Her Role in the Church
This shows how even during the Middle Ages the role of women was not secondary, but rather was of considerable importance.
In this context, it must be remembered that Clare was the first woman in Church history to compose a written rule, submitted for the Pope’s approval, so that the charism of Francis of Assisi would be preserved in all the many communities of women that were being established even at that time and that sought to draw inspiration from Francis’ and Clare’s example.
In her convent at San Damiano, Clare heroically practiced the virtues that should be characteristic of every Christian: humility, a spirit of devotion and penance, and charity.
Even though she was the superior, she personally served the sisters who were ill, taking on the most humbling tasks. Indeed, charity overcomes any resistance, and those who love will make any kind of sacrifice joyfully.

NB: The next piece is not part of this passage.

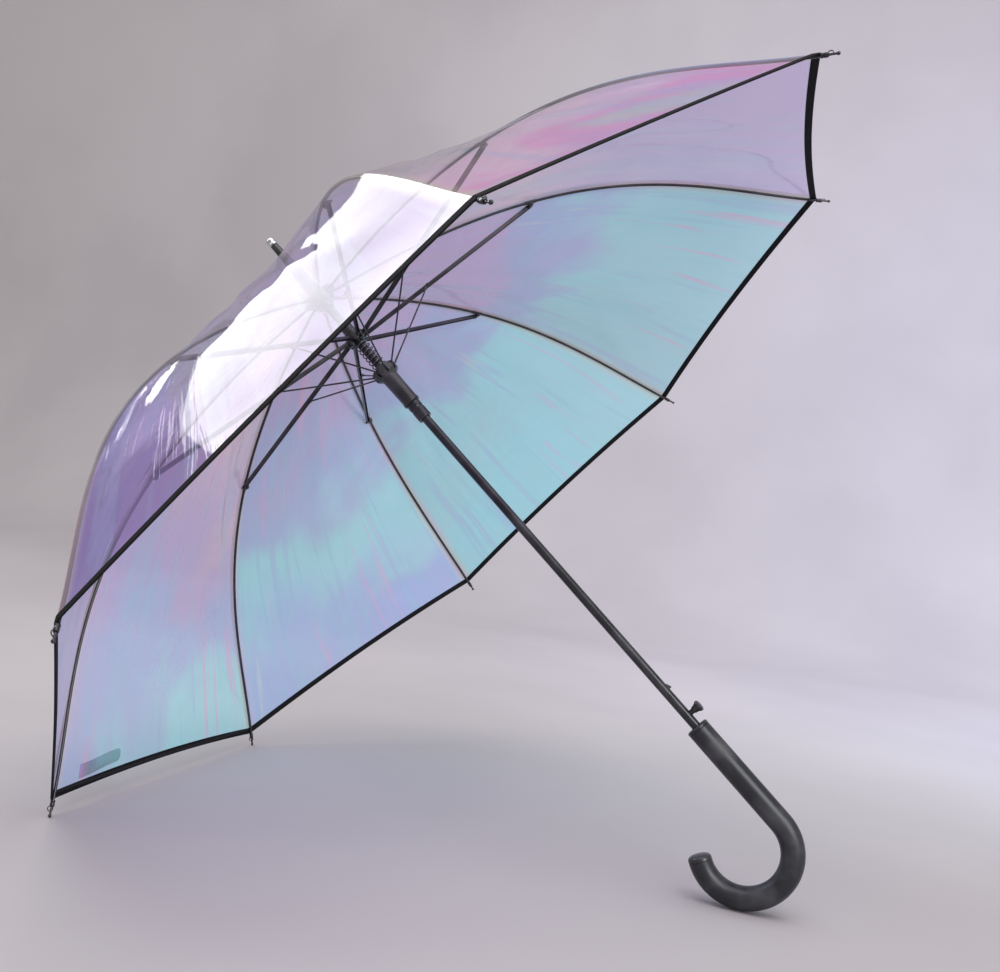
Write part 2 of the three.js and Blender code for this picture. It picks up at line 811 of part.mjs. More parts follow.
const filmCrown = filmLine(0).point;
const filmHem = filmLine(1).point;
const foldTurn = THREE.MathUtils.degToRad(74);
const chord = [filmHem.x - filmCrown.x, 0, filmHem.y - filmCrown.y];
const joints = {
  runner_slide: joint(canopy, [0, 0, flangeHeight], [0, 0, -1], closed.runnerTravel),
  ring_slide: joint(canopy, [0, 0, ringHeight], [0, 0, -1], closed.ringTravel),
  button_press: joint(canopy, [0, 0, buttonHeight], [1, 0, 0], buttonTravel),
  catch_press: joint(canopy, [0, 0, catchBottom], [1, 0, 0], buttonTravel),
};
ribGroups.forEach((group, i) => {
  const k = i + 1;
  const crown = [filmCrown.x, 0, filmCrown.y];
  joints[`rib_${k}_pivot`] = joint(group, [ribPivot.x, 0, ribPivot.y], [0, 1, 0], closed.ribTurn);
  joints[`stretcher_${k}_pivot`] = joint(
    group,
    [ringPivot.x, stretcherOffset, ringPivot.y],
    [0, -1, 0],
    closed.stretcherTurn,
  );
  joints[`wire_${k}_pivot`] = joint(
    group,
    [flangePivot.x, wireOffset, flangePivot.y],
    [0, -1, 0],
    closed.wireTurn,
  );
  joints[`film_${k}_right_fold`] = joint(group, crown, chord, foldTurn);
  joints[`film_${k}_left_fold`] = joint(group, crown, chord.map((v) => -v), foldTurn);
});
umbrella.userData.joints = joints;

export default umbrella;
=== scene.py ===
import json
import math
import random

import bpy
from mathutils import Matrix, Vector
from mathutils.geometry import interpolate_bezier


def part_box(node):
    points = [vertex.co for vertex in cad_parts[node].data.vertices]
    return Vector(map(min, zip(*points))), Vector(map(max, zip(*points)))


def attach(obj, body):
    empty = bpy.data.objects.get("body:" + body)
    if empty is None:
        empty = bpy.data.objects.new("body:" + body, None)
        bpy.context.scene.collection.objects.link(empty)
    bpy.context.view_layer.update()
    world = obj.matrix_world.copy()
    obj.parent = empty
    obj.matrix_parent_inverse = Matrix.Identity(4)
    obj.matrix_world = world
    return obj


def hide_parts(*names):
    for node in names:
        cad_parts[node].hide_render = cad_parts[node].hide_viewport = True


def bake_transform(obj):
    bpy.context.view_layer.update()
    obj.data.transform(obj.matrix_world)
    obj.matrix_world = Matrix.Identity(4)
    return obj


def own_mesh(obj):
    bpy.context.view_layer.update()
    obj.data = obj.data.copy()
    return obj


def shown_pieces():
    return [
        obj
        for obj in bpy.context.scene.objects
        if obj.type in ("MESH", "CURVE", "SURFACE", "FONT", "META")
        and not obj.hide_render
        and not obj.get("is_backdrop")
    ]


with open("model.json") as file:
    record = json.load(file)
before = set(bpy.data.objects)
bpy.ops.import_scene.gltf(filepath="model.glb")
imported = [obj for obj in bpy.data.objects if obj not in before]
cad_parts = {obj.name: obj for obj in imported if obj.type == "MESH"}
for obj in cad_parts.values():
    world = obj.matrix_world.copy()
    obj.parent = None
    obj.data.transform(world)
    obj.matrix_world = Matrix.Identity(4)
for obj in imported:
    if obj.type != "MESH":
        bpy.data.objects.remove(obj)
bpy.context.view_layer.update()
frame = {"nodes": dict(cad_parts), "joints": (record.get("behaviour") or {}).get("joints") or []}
jointOf = {joint["name"]: joint for joint in frame["joints"]}
random.seed(11)

canopy = {
    "ribs": 8,
    "rimRadius": 0.5,
    "rootSlope": 4.8,        # degrees below level where a rib leaves the crown
    "rootPull": 0.338,
    "tipSlope": 44.3,
    "tipPull": 0.125,
    "ribRadius": 0.0015,
    "filmLift": 0.00205,     # rib centre line out to the film's middle
    "filmHole": 0.00705,
    "dip": 0.008,            # how far the film dips between two ribs
    "hemRise": 0.006,
    "rows": 56,
    "columns": 20,
}
halfStep = math.pi / canopy["ribs"]
ribNumbers = range(1, canopy["ribs"] + 1)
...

Her faith in the real presence in the Eucharist was so strong that miraculous events were recorded on two occasions. Through the mere exposition of the Blessed Sacrament, she was able to thwart the Saracen mercenary soldiers who were about to attack their convent at San Damiano and destroy the town of Assisi.
These incidents, as well as other miraculous events that were recorded, led Pope Alexander IV to canonize Clare in 1255 — just two years after her death — praising her in his bull of canonization: “How vivid is the force of this light and strong is the clarity of this luminous light! Truly, this light was shut up in a hidden cloistered life, yet outside it radiated luminous brilliance without; it was gathered into a small monastery, yet stretched outside to the whole wide world. It was guarded inside and yet spread outside. Clare, in fact, hid herself, but her life was revealed to all. Clare was silent, but her fame cried out” (FF, 3284).
This, my friends, is precisely how it should be. Saints are those people who change the world for the better, transforming it in a lasting way, injecting the energy that only love inspired by the Gospel can arouse. Saints are mankind’s greatest benefactors!
A summary of St. Clare’s spirituality can be found in her fourth letter to St. Agnes of Prague.
St. Clare uses the image of a mirror, an image that was very widespread during the Middle Ages and that traces its origins back to the writings of the Fathers of the Church. She invites her friend from Prague to look at herself in that mirror which is the perfection of every virtue: the Lord himself.
“She who is granted to enjoy this sacred union is certainly happy,” she writes, “to adhere with the depth of the heart [to Christ], to the one whose beauty all the blessed multitudes of the heavens admire incessantly, whose affection impassions, whose contemplation restores, whose goodness satiates, whose gentleness fills, whose memory shines gently, thanks to whose perfume the dead will return to life and whose glorious vision will make blessed all the citizens of the heavenly Jerusalem. And given that he is the splendor of glory, pure whiteness of the eternal light and spotless mirror, look every day in this mirror, oh queen, bride of Jesus Christ, and scrutinize continually in him his face, so that you will thus be able to adorn yourself completely within and without. ... Shining in this mirror are blessed poverty, holy humility and ineffable charity” (Lettera quarta: FF 2901-2903).
In thanksgiving to God, who gives us the saints to speak to our hearts and offer themselves as models of a Christian life that we may imitate, I would like to conclude with the words of blessing that St. Clare herself composed for her fellow sisters and that the Poor Clares — who play an important role in the Church through their prayer and their works — preserve even to this day with great devotion. They are words through which the tenderness of her spiritual maternity emerges: “I bless you in my life and after my death, as much as I can and even more than I can, with all the blessings with which the Father of mercies has blessed and will bless in heaven and on earth his sons and daughters, and with which a spiritual father and a spiritual mother have blessed and will bless their spiritual sons and daughters. Amen” (FF: 2856).